Industrie soll Ökostrom nahe am Selbstkostenpreis bekommen
Da die Bundes-Ampel fest überzeugt ist, dass ihre Energiepolitik nicht Ursache, sondern Ausweg aus der deutschen Spitzenposition bei den Strompreisen ist, sieht sie in Wind- und Solarstrom auch die Billigenergiequelle der Zukunft. Um das sicherzustellen, will Habeck die Zinskosten von Wind- und Solarparkbetreibern durch Staatsbürgschaften subventionieren, langfristige Ökostromlieferverträge (PPA) zwischen Anbietern und Industriebetrieben fördern und – zunächst bei Meeres-Windkraftanlagen, dann auch bei anderen Ökostromanbietern – über sogenannte „Contract for Difference“-Modelle bei Bedarf bezuschusste Garantiepreise erreichen. Auch sollen Abgaben wie etwas Netzentgelte wegfallen, wenn Wind- oder Solarparks Industriebetriebe in ihrer lokalen Nachbarschaft mit Strom beliefern oder wenn die Wind- und Solaranlagen wegen drohender Netzüberlastung ansonsten angeschaltet werden müssten.
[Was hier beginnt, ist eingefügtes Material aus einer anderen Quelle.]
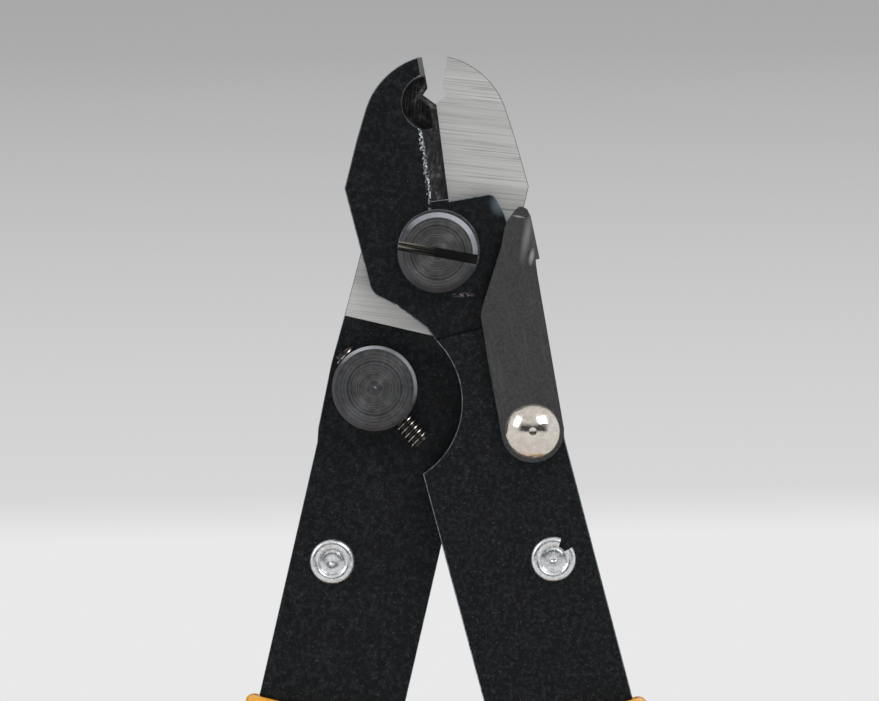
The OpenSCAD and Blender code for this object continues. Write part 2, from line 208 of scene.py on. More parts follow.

Zuvor hatte es aus der Industrie und von weiteren Akteuren bereits mehrfach die Forderung gegeben, die Bundesampel müsse etwas gegen die hohen deutschen Energiepreise tun. Erst kürzlich hatte der sächsische Wirtschaftsminister Martin Dulig (SPD) deshalb einen auf vier Cent pro kWh herunter subventionierten Industriepreis gefordert. Dass eine dauerhafte Subventionierung aber keine Lösung sein dürfte (siehe DDR) ist auch vielen Ampel-Politikern klar.